## Task directions
Reproduce every entry in the listing without alteration.

## Source data
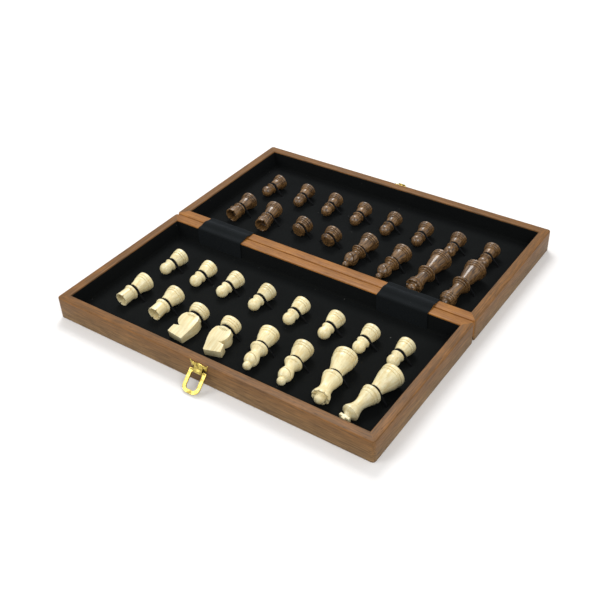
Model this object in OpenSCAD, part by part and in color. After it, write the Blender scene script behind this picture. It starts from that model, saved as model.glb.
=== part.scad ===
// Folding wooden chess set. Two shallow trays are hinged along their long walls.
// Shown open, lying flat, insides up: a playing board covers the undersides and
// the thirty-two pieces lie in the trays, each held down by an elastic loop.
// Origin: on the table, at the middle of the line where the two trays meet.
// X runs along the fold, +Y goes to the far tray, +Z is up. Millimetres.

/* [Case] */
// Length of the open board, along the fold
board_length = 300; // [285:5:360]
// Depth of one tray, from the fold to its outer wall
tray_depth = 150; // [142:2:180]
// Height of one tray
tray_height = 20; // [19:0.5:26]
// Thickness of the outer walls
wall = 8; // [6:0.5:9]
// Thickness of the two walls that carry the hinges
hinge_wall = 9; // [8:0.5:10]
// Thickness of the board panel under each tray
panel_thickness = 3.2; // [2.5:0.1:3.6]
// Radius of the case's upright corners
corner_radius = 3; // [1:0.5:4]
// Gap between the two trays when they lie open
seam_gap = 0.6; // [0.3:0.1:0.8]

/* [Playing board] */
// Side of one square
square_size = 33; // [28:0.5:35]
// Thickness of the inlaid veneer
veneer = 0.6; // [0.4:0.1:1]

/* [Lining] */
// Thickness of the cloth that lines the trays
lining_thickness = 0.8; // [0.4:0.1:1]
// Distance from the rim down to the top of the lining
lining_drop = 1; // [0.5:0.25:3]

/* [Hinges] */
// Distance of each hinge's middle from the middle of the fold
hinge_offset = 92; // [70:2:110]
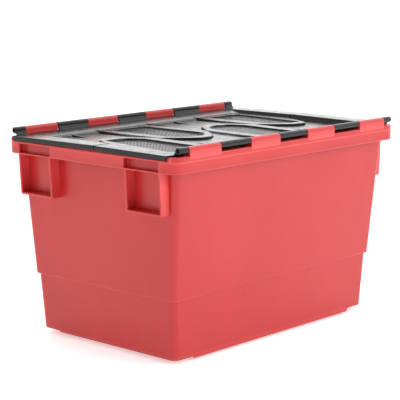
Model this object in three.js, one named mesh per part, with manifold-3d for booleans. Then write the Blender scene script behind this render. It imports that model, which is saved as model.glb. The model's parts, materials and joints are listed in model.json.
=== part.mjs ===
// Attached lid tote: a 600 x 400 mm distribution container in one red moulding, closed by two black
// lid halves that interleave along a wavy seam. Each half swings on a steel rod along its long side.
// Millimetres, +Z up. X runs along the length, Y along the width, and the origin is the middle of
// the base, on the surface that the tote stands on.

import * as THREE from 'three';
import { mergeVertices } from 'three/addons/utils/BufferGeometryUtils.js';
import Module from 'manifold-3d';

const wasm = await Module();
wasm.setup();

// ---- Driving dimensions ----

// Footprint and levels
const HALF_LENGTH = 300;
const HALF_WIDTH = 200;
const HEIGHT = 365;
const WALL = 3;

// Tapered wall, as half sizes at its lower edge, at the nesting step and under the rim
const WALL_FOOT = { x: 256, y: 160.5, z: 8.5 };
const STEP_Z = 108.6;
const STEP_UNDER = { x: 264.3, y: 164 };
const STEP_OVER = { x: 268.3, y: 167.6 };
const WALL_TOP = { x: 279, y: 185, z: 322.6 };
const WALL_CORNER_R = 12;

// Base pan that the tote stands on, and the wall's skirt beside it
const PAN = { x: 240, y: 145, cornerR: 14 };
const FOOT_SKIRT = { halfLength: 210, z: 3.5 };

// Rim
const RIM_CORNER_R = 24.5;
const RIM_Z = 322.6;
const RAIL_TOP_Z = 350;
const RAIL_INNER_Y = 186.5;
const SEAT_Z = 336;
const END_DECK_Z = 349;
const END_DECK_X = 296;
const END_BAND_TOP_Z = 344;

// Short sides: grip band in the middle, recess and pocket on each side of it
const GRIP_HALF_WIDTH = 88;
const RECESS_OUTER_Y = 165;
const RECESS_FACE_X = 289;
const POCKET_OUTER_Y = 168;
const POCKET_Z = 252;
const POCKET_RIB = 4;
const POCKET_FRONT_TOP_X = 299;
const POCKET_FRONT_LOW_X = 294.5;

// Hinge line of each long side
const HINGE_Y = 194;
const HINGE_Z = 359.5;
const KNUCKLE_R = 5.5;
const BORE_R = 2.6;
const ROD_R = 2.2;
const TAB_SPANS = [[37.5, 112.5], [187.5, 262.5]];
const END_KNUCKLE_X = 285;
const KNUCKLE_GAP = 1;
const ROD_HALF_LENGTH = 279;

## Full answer
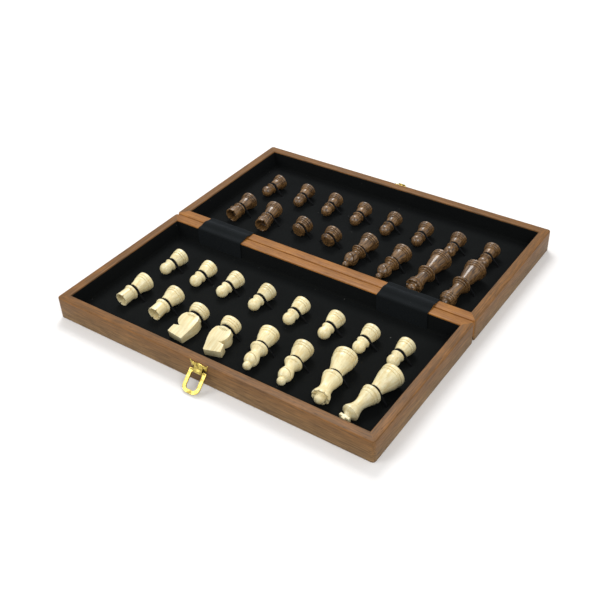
Model this object in OpenSCAD, part by part and in color. After it, write the Blender scene script behind this picture. It starts from that model, saved as model.glb.
=== part.scad ===
// Folding wooden chess set. Two shallow trays are hinged along their long walls.
// Shown open, lying flat, insides up: a playing board covers the undersides and
// the thirty-two pieces lie in the trays, each held down by an elastic loop.
// Origin: on the table, at the middle of the line where the two trays meet.
// X runs along the fold, +Y goes to the far tray, +Z is up. Millimetres.

/* [Case] */
// Length of the open board, along the fold
board_length = 300; // [285:5:360]
// Depth of one tray, from the fold to its outer wall
tray_depth = 150; // [142:2:180]
// Height of one tray
tray_height = 20; // [19:0.5:26]
// Thickness of the outer walls
wall = 8; // [6:0.5:9]
// Thickness of the two walls that carry the hinges
hinge_wall = 9; // [8:0.5:10]
// Thickness of the board panel under each tray
panel_thickness = 3.2; // [2.5:0.1:3.6]
// Radius of the case's upright corners
corner_radius = 3; // [1:0.5:4]
// Gap between the two trays when they lie open
seam_gap = 0.6; // [0.3:0.1:0.8]

/* [Playing board] */
// Side of one square
square_size = 33; // [28:0.5:35]
// Thickness of the inlaid veneer
veneer = 0.6; // [0.4:0.1:1]

/* [Lining] */
// Thickness of the cloth that lines the trays
lining_thickness = 0.8; // [0.4:0.1:1]
// Distance from the rim down to the top of the lining
lining_drop = 1; // [0.5:0.25:3]

/* [Hinges] */
// Distance of each hinge's middle from the middle of the fold
hinge_offset = 92; // [70:2:110]
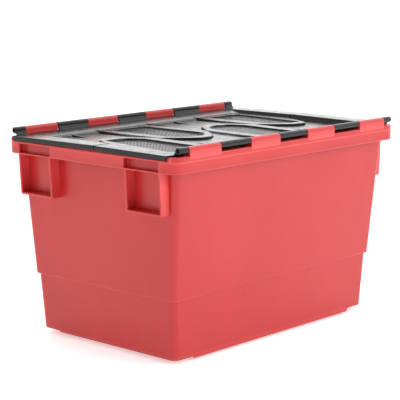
Model this object in three.js, one named mesh per part, with manifold-3d for booleans. Then write the Blender scene script behind this render. It imports that model, which is saved as model.glb. The model's parts, materials and joints are listed in model.json.
=== part.mjs ===
// Attached lid tote: a 600 x 400 mm distribution container in one red moulding, closed by two black
// lid halves that interleave along a wavy seam. Each half swings on a steel rod along its long side.
// Millimetres, +Z up. X runs along the length, Y along the width, and the origin is the middle of
// the base, on the surface that the tote stands on.

import * as THREE from 'three';
import { mergeVertices } from 'three/addons/utils/BufferGeometryUtils.js';
import Module from 'manifold-3d';

const wasm = await Module();
wasm.setup();

// ---- Driving dimensions ----

// Footprint and levels
const HALF_LENGTH = 300;
const HALF_WIDTH = 200;
const HEIGHT = 365;
const WALL = 3;

// Tapered wall, as half sizes at its lower edge, at the nesting step and under the rim
const WALL_FOOT = { x: 256, y: 160.5, z: 8.5 };
const STEP_Z = 108.6;
const STEP_UNDER = { x: 264.3, y: 164 };
const STEP_OVER = { x: 268.3, y: 167.6 };
const WALL_TOP = { x: 279, y: 185, z: 322.6 };
const WALL_CORNER_R = 12;

// Base pan that the tote stands on, and the wall's skirt beside it
const PAN = { x: 240, y: 145, cornerR: 14 };
const FOOT_SKIRT = { halfLength: 210, z: 3.5 };

// Rim
const RIM_CORNER_R = 24.5;
const RIM_Z = 322.6;
const RAIL_TOP_Z = 350;
const RAIL_INNER_Y = 186.5;
const SEAT_Z = 336;
const END_DECK_Z = 349;
const END_DECK_X = 296;
const END_BAND_TOP_Z = 344;

// Short sides: grip band in the middle, recess and pocket on each side of it
const GRIP_HALF_WIDTH = 88;
const RECESS_OUTER_Y = 165;
const RECESS_FACE_X = 289;
const POCKET_OUTER_Y = 168;
const POCKET_Z = 252;
const POCKET_RIB = 4;
const POCKET_FRONT_TOP_X = 299;
const POCKET_FRONT_LOW_X = 294.5;

// Hinge line of each long side
const HINGE_Y = 194;
const HINGE_Z = 359.5;
const KNUCKLE_R = 5.5;
const BORE_R = 2.6;
const ROD_R = 2.2;
const TAB_SPANS = [[37.5, 112.5], [187.5, 262.5]];
const END_KNUCKLE_X = 285;
const KNUCKLE_GAP = 1;
const ROD_HALF_LENGTH = 279;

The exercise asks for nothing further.